Dada a familiaridade da língua, é natural que o autor descreva o terramoto (começa a fazê-lo no Cap. 5, “O Dia-de-Todos-os-Santos”) do ponto de vista britânico. Mas podia talvez ter ido mais longe... A narrativa, bem urdida, acompanha de uma forma quase cinematográfica o que aconteceu aos principais cronistas britânicos do desastre de Lisboa. Pode ser um relato fiel, mas é decerto uma visão parcial. Ao fim e ao cabo, os diplomatas e comerciantes que aparecem em discurso directo estavam relativamente bem instalados na capital surpreeendida pelo sismo e não pode deixar de ser uma visão particular aquela que eles nos deixaram. O autor diz, em sua defesa, que os portugueses quase não deixaram documentos relevantes sobre o terramoto, numa crítica ao nosso subdesenvolvimento da época. Cita mesmo uma fonte portuguesa recente segundo a qual, com muito poucas excepções, os relatos portugueses da catástrofe são “uma série de documentos sem valor”.

O historiador procura fazer uma descrição científica do terramoto a partir das fontes históricas, designadamente as suas características físicas (o tsunami, as réplicas, os registos fora de Portugal, mesmo muito longe), a extensão dos prejuízos, incluindo o número (que tem sido muito discutido) de vítimas mortais. No Cap. 9,Teletsunami, encontra-se esta descrição quantitativa assaz impressionante: “A força do tsunami era tão grande quando alcançou a foz do Tejo que pedregulhos com cerca de 25 toneladas foram arremessados mais de 27 metros terra dentro. Num dado local, uma rocha de 200 toneladas foi deslocada.” De facto, foi a partir do terramoto de Lisboa que se iniciaram os estudos científicos de geofísica, pelo que já alguém disse, com alguma ironia, que a maior contribuição portuguesa para a ciência mundial tinha sido dado de “forma involuntária”... A mim acontece-me amiúde, quando sou apresentado a cientistas estrangeiros, que eles refiram o grande terramoto de Lisboa quando digo a nacionalidade. Foi um abalo que deixou enormes marcas não só na filosofia e na teologia como na ciência e na tecnologia.

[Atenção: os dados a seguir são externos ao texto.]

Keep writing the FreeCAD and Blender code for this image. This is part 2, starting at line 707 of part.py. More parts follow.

Falar do terramoto e não falar do marquês de Pombal seria impossível. De modo que Pairce dá-nos um retrato do marquês, como o homem inteligente que ganha o poder com a sua acção na catástrofe, em contraste com um rei medroso, que passou a viver depois do sismo numa tenda na zona da Ajuda. No Cap. 19, “Execuções”, relata, como não podia deixar de ser, o assassinato dos Távoras às ordens do Marquês, que impressionou muitos espíritos europeus pelos requintes de barbarismo. Pela minha parte, confesso que é sempre com desconforto que passo pelo sítio, em Belém, onde esteve instalado o cadafalso. Conforme afirmou um jornalista inglês da época, o país passou a ficar “nas mãos de aço de um anjo destruidor, espalhando vingança por todo o país”.

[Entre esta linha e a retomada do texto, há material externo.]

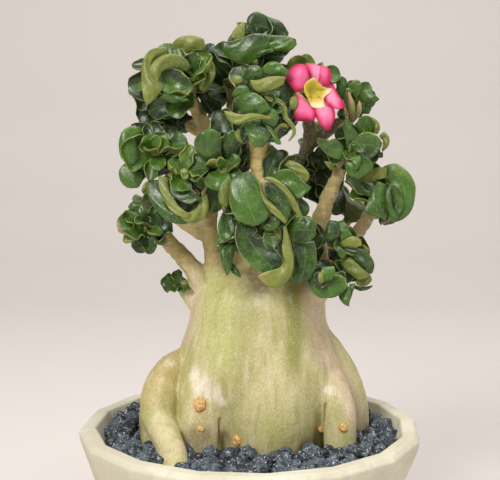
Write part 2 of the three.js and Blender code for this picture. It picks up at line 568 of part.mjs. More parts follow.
// How far the body reaches from its middle at a height, in a direction: to its oval, or to the far
// side of the swelling that stands out furthest there
function bodyReach(oval, direction) {
  const { x, y, z, rx, ry } = oval;
  let reach = 1 / Math.hypot(direction.x / rx, direction.y / ry);
  for (const stations of Object.values(SWELLINGS)) {
    const i = stations.findIndex((s, k) => k > 0 && s[2] <= z && stations[k - 1][2] >= z);
    if (i < 1) continue;
    const [above, below] = [stations[i - 1], stations[i]];
    const t = (above[2] - z) / (above[2] - below[2]);
    const off = vec(lerp(above[0], below[0], t) - x, lerp(above[1], below[1], t) - y, 0);
    const radius = lerp(above[3], below[3], t);
    const along = off.dot(direction);
    const beside = off.addScaledVector(direction, -along).length();
    if (along > 0 && beside < radius) {
      reach = Math.max(reach, along + Math.sqrt(radius ** 2 - beside ** 2));
    }
  }
  return reach;
}

function bodySolid(extra) {
  const rings = BODY_OVALS.map((oval) =>
    Array.from({ length: BODY_SIDES }, (_, i) => {
      const direction = vec(Math.cos((i / BODY_SIDES) * TAU), Math.sin((i / BODY_SIDES) * TAU), 0);
      const reach = bodyReach(oval, direction) + extra;
      return vec(oval.x, oval.y, oval.z).addScaledVector(direction, reach);
    }),
  );
  const [low, high] = [BODY_OVALS[0], BODY_OVALS.at(-1)];
  return skinOfRings(
    vec(low.x, low.y, low.z - BODY_CAP - extra),
    rings,
    vec(high.x, high.y, high.z + BODY_CAP + extra),
  );
}

// A tapering limb through its stations, with flat ends
function limbSolid(stations, extra, sides) {
  const places = stations.map(([x, y, z]) => vec(x, y, z));
  const directions = places.map((p, i) => {
    const before = places[Math.max(i - 1, 0)];
    const after = places[Math.min(i + 1, places.length - 1)];
    return after.clone().sub(before).normalize();
  });
  const reference = Math.abs(directions[0].y) > 0.8 ? vec(0, 0, 1) : vec(0, 1, 0);
  let across = reference.clone().cross(directions[0]).normalize();
  places[0].addScaledVector(directions[0], -extra);
  places.at(-1).addScaledVector(directions.at(-1), extra);
  const rings = places.map((place, i) => {
    across = across.addScaledVector(directions[i], -across.dot(directions[i])).normalize();
    const up = directions[i].clone().cross(across);
    const radius = stations[i][3] + extra;
    return Array.from({ length: sides }, (_, j) => {
      const angle = (j / sides) * TAU;
      return place
        .clone()
        .addScaledVector(across, radius * Math.cos(angle))
        .addScaledVector(up, radius * Math.sin(angle));
    });
  });
  return skinOfRings(places[0], rings, places.at(-1));
}

function trunkSolid(extra) {
  const legs = Object.values(LEGS).map((stations) => limbSolid(stations, extra, LEG_SIDES));
  const branches = Object.values(BRANCHES).map((stations) => limbSolid(stations, extra, BRANCH_SIDES));
  return joined([bodySolid(extra), ...legs, ...branches]);
}

// Leaves. A blade's midrib is an arc that starts at base, runs along and bends away from the side
// that the blade faces. cup folds its sides up, or down if negative.

function bladePoint(blade, s, v, lift, extra) {
  const { base, along, face, length, width, curl, cup, thickness } = blade;
  const bend = Math.abs(curl) < 1e-3 ? 1e-3 : curl;
  const turned = bend * s;
  const reach = (length + extra) / bend;
  const point = base
    .clone()
    .addScaledVector(along, reach * Math.sin(turned))
    .addScaledVector(face, -reach * (1 - Math.cos(turned)));
  const normal = face.clone().multiplyScalar(Math.cos(turned)).addScaledVector(along, Math.sin(turned));
  const tangent = along.clone().multiplyScalar(Math.cos(turned)).addScaledVector(face, -Math.sin(turned));
  const side = tangent.clone().cross(normal);
  const half = (width / 2) * bladeOutline(s) + extra * Math.sin(Math.PI * s);
  const arc = Math.abs(cup) < 1e-3 ? 1e-3 : cup * (0.4 + 0.6 * s);
  point.addScaledVector(side, (half * Math.sin(arc * v)) / arc);
  point.addScaledVector(normal, (half * (1 - Math.cos(arc * v))) / arc);
  const plump = Math.sqrt(Math.max(0, 1 - v * v)) * Math.sin(Math.PI * s) ** PLUMP;
  const outward = normal.multiplyScalar(Math.cos(arc * v)).addScaledVector(side, -Math.sin(arc * v));
  return { point, offset: outward.multiplyScalar(lift * (thickness / 2 + extra) * plump) };
}

// Narrow at the stalk, widest past the middle, round at the tip
function bladeOutline(s) {
  return Math.sin(Math.PI * s ** EARLY) ** BLUNT;
}

function bladeSolid(blade, bent, extra) {
  const rows = blade.width > NARROW_LEAF ? 4 : 3;
  const columns = blade.width > BROAD_LEAF ? 4 : 2;
  const at = (s, v, lift) => {
    const { point, offset } = bladePoint(blade, s, v, lift, extra);
    return bent(point, s).add(offset);
  };
  const rings = [];
  for (let k = 1; k < rows; k++) {
    const s = k / rows;
    const upper = [];
    const lower = [];
    for (let j = 1; j < columns; j++) {
      const v = (2 * j) / columns - 1;
      upper.push(at(s, v, 1));
      lower.unshift(at(s, v, -1));
    }
    rings.push([at(s, -1, 0), ...upper, at(s, 1, 0), ...lower]);
  }
  const sides = 2 * columns;
  const points = [at(0, 0, 0), ...rings.flat(), at(1, 0, 0)];
  const triangles = [];
  const index = (ring, i) => 1 + ring * sides + (i % sides);
  for (let i = 0; i < sides; i++) {
    triangles.push([0, index(0, i + 1), index(0, i)]);
    for (let ring = 0; ring + 1 < rings.length; ring++) {
      const [a, b] = [index(ring, i), index(ring, i + 1)];
      const [c, d] = [index(ring + 1, i + 1), index(ring + 1, i)];
      // both faces are split along the same diagonal of the blade
      if (i < columns) triangles.push([a, b, c], [a, c, d]);
      else triangles.push([a, b, d], [b, c, d]);
    }
    triangles.push([points.length - 1, index(rows - 2, i), index(rows - 2, i + 1)]);
  }
  return solidFrom(points, triangles);
}

// A blade from its stalk end to its tip, with the way its upper side faces halfway along
function bladeBetween(from, to, facing, width, curl, cup, thickness) {
  const chord = to.clone().sub(from);
  const span = chord.length();
  chord.normalize();
  const mid = facing.clone().addScaledVector(chord, -facing.dot(chord)).normalize();
  const half = curl / 2;
  return {
    base: from,
    along: chord.clone().multiplyScalar(Math.cos(half)).addScaledVector(mid, Math.sin(half)),
    face: mid.clone().multiplyScalar(Math.cos(half)).addScaledVector(chord, -Math.sin(half)),
    length: Math.abs(half) < 1e-3 ? span : (span * half) / Math.sin(half),
    width,
    curl,
    cup,
    thickness,
  };
}

function listedLeaves(name, shoots) {
  return LEAVES[name].map(([x, y, z, tx, ty, tz, fx, fy, fz, width, curl, cup]) => {
    const from = nearestOn(shoots, vec(x, y, z));
    return bladeBetween(from, vec(tx, ty, tz), vec(fx, fy, fz), width, curl, cup, LEAF_THICKNESS);
  });
}

// Leaves round a shoot by the golden angle: the outer ones long, leaning out and bent back, the inner
// ones short, upright and cupped
function rosette({ base, axis, radius, seed }) {
  const u = vec(0, 0, 1).cross(axis).normalize();
  const w = axis.clone().cross(u);
  return Array.from({ length: REAR_LEAF_COUNT }, (_, i) => {
    const inner = i / (REAR_LEAF_COUNT - 1);
    const jitter = (k) => draw(seed + i, k) - 0.5;
    const azimuth = i * GOLDEN_ANGLE + seed;
    const lean = lerp(...LEAN, inner) + 0.5 * jitter(1);
    const outward = u.clone().multiplyScalar(Math.cos(azimuth)).addScaledVector(w, Math.sin(azimuth));
    const along = axis.clone().multiplyScalar(Math.cos(lean)).addScaledVector(outward, Math.sin(lean));
    const face = axis.clone().multiplyScalar(Math.sin(lean)).addScaledVector(outward, -Math.cos(lean));
    const length = radius * lerp(...LENGTH, inner) * (1 + 0.2 * jitter(2));
    const from = base.clone().addScaledVector(axis, lerp(...STALK_PLACE, inner) * radius);
    const to = from.clone().addScaledVector(along, length);
    const width = length * REAR_LEAF_WIDTH * (1 + 0.2 * jitter(3));
    const curl = lerp(...BEND, inner) + 0.8 * jitter(4);
    return bladeBetween(from, to, face, width, curl, lerp(...FOLD, inner), LEAF_THICKNESS);
  });
}

// Pushes a point of a blade out of the branches, all but the stalk end
const limbs = Object.values(BRANCHES).flatMap((stations) =>
  stations.slice(1).map((end, i) => ({
    line: new THREE.Line3(vec(...stations[i].slice(0, 3)), vec(...end.slice(0, 3))),
    from: stations[i][3],
    to: end[3],
  })),
);
function clearOfBranches(point, s) {
  const moved = point.clone();
  const share = THREE.MathUtils.smoothstep(s, CLEAR_FROM, CLEAR_AFTER);
  for (const { line, from, to } of limbs) {
    const t = line.closestPointToPointParameter(moved, true);
    const nearest = line.at(t, vec(0, 0, 0));
    const missing = lerp(from, to, t) + BRANCH_MARGIN - moved.distanceTo(nearest);
    if (missing > 0) moved.addScaledVector(moved.clone().sub(nearest).normalize(), share * missing);
  }
  return moved;
}

// A head: its shoots and its leaves. The main shoot swells where the leaves stand, and each leaf is
// rooted in the middle of a shoot.
function headSolid({ shoots, leaves }, extra) {
  const [main, ...sides] = shoots;
  const [before, end] = main.slice(-2);
  const tip = end.clone().addScaledVector(end.clone().sub(before).normalize(), SHOOT_TIP.length);
  const stations = main.map((p, i) => [...p, i > 0 ? CROWN_RADIUS : SHOOT_RADIUS]);
  stations.push([...tip, SHOOT_TIP.radius]);
  const sideStations = sides.map((path) => path.map((p) => [...p, SIDE_SHOOT_RADIUS]));
  const stalks = [stations, ...sideStations].map((path) => limbSolid(path, extra, BRANCH_SIDES));
  const blades = leaves.map((leaf) => bladeSolid(leaf, clearOfBranches, extra));
  return joined([...stalks, ...blades]);
}

function nearestOn(paths, point) {
  const spots = paths.flatMap((path) =>
    path
      .slice(1)
      .map((end, i) => new THREE.Line3(path[i], end).closestPointToPoint(point, true, vec(0, 0, 0))),
  );
  return spots.reduce((a, b) => (a.distanceTo(point) < b.distanceTo(point) ? a : b));
}

const heads = Object.entries(SHOOTS).map(([name, main]) => {
  const shoots = [main, ...(SIDE_SHOOTS[name] ?? [])].map((path) => path.map((p) => vec(...p)));
  return { name, shoots, leaves: listedLeaves(name, shoots) };
});
for (const { name, base, axis, radius, seed } of REAR_HEADS) {
  const [start, way] = [vec(...base), vec(...axis).normalize()];
  heads.push({
    name,
    shoots: [[start, start.clone().addScaledVector(way, REAR_SHOOT * radius)]],
    leaves: rosette({ base: start, axis: way, radius, seed }),
  });
}

// Bloom

const throatCentre = vec(...THROAT);
const bloomFacing = throatCentre.clone().sub(vec(...TUBE_END)).normalize();

function petalsSolid(extra) {
  const blades = PETALS.map(({ tip, width, bend }) => {
    const from = throatCentre.clone().addScaledVector(bloomFacing, -PETAL_ROOT);
    return bladeBetween(from, vec(...tip), bloomFacing, width, bend, PETAL_CUP, PETAL_THICKNESS);
  });
  const [narrow, wide] = TUBE_RADII;
  const tube = limbSolid([[...TUBE_END, narrow], [...THROAT, wide]], extra, TUBE_SIDES);
  return joined([tube, ...blades.map((blade) => bladeSolid(blade, (p) => p, extra))]);
}

// The throat's star lies in the mouth of the tube
function throatSolid() {
  const { points, waist, back, front } = THROAT_STAR;
  const ring = ([radius, depth]) => {
    const u = vec(0, 0, 1).cross(bloomFacing).normalize();
    const w = bloomFacing.clone().cross(u);
    return Array.from({ length: 2 * points }, (_, i) => {
      const reach = i % 2 ? radius * waist : radius;
      const angle = (i / (2 * points)) * TAU;
      return throatCentre
        .clone()
        .addScaledVector(bloomFacing, depth)
        .addScaledVector(u, reach * Math.cos(angle))
        .addScaledVector(w, reach * Math.sin(angle));
    });
  };
  const middle = (depth) => throatCentre.clone().addScaledVector(bloomFacing, depth);
  return skinOfRings(middle(-back), THROAT_RIMS.map(ring), middle(front));
}

const group = new THREE.Group();
group.add(meshOf("pot", potSolid(), "pot"));

// each shoot starts a gap past the flat end of its branch
const grownHeads = heads.map((head) => ({
  name: head.name,
  solid: headSolid(head, 0),
  wide: headSolid(head, GAP),
}));
const trunkAndGap = trunkSolid(GAP);
group.add(meshOf("trunk", trunkSolid(0), "bark"));

const soil = potInside(POT_FLOOR + GAP, SOIL_TOP, GAP).subtract(trunkAndGap);
group.add(meshOf("soil", largestBody(soil), "soil"));
group.add(meshOf("gravel", largestBody(gravelSolid().subtract(trunkAndGap)), "gravel"));

const placed = [];
function place(name, solid, wide, finish) {
  const free = placed.reduce((left, other) => left.subtract(other), solid.subtract(trunkAndGap));
  group.add(meshOf(name, largestBody(free), finish));
  placed.push(wide);
}
place("flower_petals", petalsSolid(0), petalsSolid(GAP), "petal");
place("flower_throat", throatSolid(), throatSolid(), "throat");
const stalk = (extra) => limbSolid(CALYX_STALK, extra, STALK_SIDES);
place("flower_calyx", stalk(0), stalk(GAP), "stalk");
const buds = (extra) => joined(BUDS.map((stations) => limbSolid(stations, extra, BRANCH_SIDES)));
place("buds", buds(0), buds(GAP), "bud");
for (const { name, solid, wide } of grownHeads) place(name, solid, wide, "leaf");

export default group;
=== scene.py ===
# %% [markdown]
# # A potted desert rose
# The plant is a small swollen trunk that splits into stubby branches. Each branch ends in a head of
# thick curled leaves, and one pink bloom stands at the top right. The pot is a cast sixteen-sided
# bowl filled with black lava gravel.
# Every size is in millimetres until a mesh is made, and meshes are in metres in the frame of the
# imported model: +Z up, the front towards -Y, the origin under the middle of the pot.

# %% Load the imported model
import math

import bpy
import numpy as np
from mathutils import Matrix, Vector, noise


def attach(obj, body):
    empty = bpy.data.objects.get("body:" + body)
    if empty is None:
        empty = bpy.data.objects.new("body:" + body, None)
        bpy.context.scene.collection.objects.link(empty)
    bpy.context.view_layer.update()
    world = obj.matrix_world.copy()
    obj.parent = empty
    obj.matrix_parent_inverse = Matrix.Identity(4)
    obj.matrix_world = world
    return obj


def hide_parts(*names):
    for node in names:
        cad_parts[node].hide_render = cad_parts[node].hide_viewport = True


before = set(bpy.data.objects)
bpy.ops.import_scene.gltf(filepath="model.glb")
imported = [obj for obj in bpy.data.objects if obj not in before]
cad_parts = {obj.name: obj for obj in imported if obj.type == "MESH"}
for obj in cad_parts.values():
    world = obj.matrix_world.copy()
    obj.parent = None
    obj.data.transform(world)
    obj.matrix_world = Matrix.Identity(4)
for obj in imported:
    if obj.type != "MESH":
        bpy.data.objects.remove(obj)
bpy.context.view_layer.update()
print("nodes in the frame:", len(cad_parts))

# %% [markdown]
# ## Camera
# The photo was taken a little above the pot's rim, from about 0.9 m away. A lens of 81 mm on a 36 mm
# sensor gives the same view as the photo, which is 500 by 480 pixels. Making the camera first lets
# each later piece be looked at as soon as it exists.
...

Em resumo, um livro bem escrito sobre um acontecimento que fez e continua a fazer correr muita tinta. O historiador documentou-se bem e escreve bem, procurando captar a atenção do leitor: por exemplo, refere que no dia do terramoto estava prevista a representação, na novíssima Ópera do Tejo, de “A Destruição de Tróia”. Este livro, embora demasiado centrado sobre os relatos britânicos, é um contributo valioso para a divulgação histórica de um facto da história mundial. Soma-se a outros, alguns bem recentes, relacionados com a passagem dos 250 anos do desastre, como “The Last Day. Wrath, Ruin and Reason in the great Lisboin Earthquake of 1755”, do jornalista Nicholas Shrady (Penguin Books, 2008), que eu saiba ainda não traduzido entre nós mas que, como o aqui recenseado, o merecia ser.

Legenda da figura:
Gravura alemã do séc. XVIII da Augsburgische Sammlung, no Museu da Cidade, em Lisboa: “Autêntica representação do cruel terramoto que atingiu a real capital e cidade da residência real de Lisboa em Portugal, quase totalmente devastada e transformada num monte de pedras”.

1 comentário:

Carlos Medina Ribeiro disse...

«O Pequeno Livro do Grande Terramoto», de Rui Tavares, é extremamente interessante.

«A Minha Fuga das Prisões de Veneza», de Casanova, onde o aventureiro conta que o terramoto foi sentido na prisão onde estava, e com tal força que ele teve esperanças de fugir no seguimento de um desabamento.
Ele acabou por fugir, mas mais tarde, em circunstâncias rocambolescas.